Cuando Juan decidió salir a pescar, lo hizo como quien regresa a lo esencial. Lo acompañaron otros. Habían vivido la experiencia de Jesús, pero volvieron a su oficio. Esa noche no pescaron nada. Y al amanecer, al volver con las redes vacías, fue Jesús resucitado quien los esperó en la orilla y les enseñó cómo llenar las redes.
Este relato es más que una escena bíblica. Es una enseñanza eterna sobre el valor del trabajo, el peso de la responsabilidad y la diferencia entre hacer por hacer y hacer con sentido.
El verdadero pescador, no vive del azar.
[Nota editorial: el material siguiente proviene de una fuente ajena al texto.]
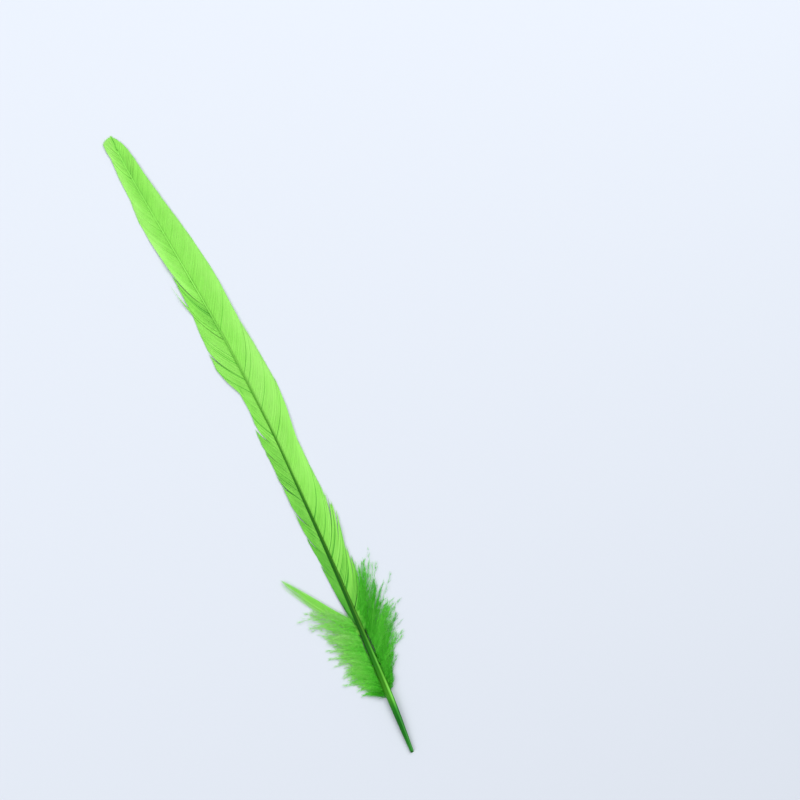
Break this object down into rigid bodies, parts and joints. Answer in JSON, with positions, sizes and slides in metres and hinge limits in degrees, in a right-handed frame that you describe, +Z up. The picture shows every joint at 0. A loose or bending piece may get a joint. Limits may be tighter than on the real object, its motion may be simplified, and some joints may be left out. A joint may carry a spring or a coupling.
{
  "type": "pheasant tail feather",
  "caption": "Long slim dyed tail feather lying flat: bare quill, tapering shaft, narrow and wide vane, downy tufts at the foot.",
  "frame": {"origin": "on the surface the feather lies on, at the middle of its footprint", "axes": "+Y along the feather from the cut quill end to the tip, +Z up out of the surface, the narrow outer vane towards -X"},
  "size_m": [0.0374, 0.298, 0.0035],
  "materials": {
    "shaft": "smooth dyed keratin, glossy",
    "vane": "fine dyed barbs with a soft sheen",
    "down": "fluffy dyed down, matt"
  },
  "bodies": {
    "root": {"shaft": "shaft", "outer_vane": "vane", "inner_vane": "vane", "outer_down": "down", "inner_down": "down", "loose_barbs": "vane"}
  },
  "joints": []
}
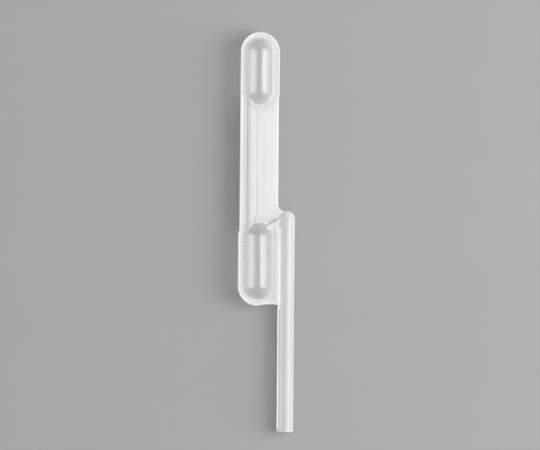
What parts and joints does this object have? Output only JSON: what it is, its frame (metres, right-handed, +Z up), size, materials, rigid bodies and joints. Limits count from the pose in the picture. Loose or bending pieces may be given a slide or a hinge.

Se levanta antes del amanecer, muchas veces en la oscuridad y el frío. Prepara sus redes, afina su equipo, estudia las mareas, conversa con otros. Asume el riesgo de no volver con nada. Y, sin embargo, vuelve a salir. Día tras día. Porque sabe que su deber es más grande que su deseo. Hay personas esperando pescar.
¿No es eso lo mismo que debería mover al verdadero emprendedor?
Hoy se ha romantizado el emprendimiento. Se habla de libertad, de “hacer lo que te gusta”, de “ser tu propio jefe”. Pero se calla lo más importante: que si vuelves sin pesca, no hay comida en la mesa. Que si no preparas tus redes, si no estudias el mercado, si no aprendes el oficio, no solo fracasas tú. Fracasan también quienes creyeron en ti.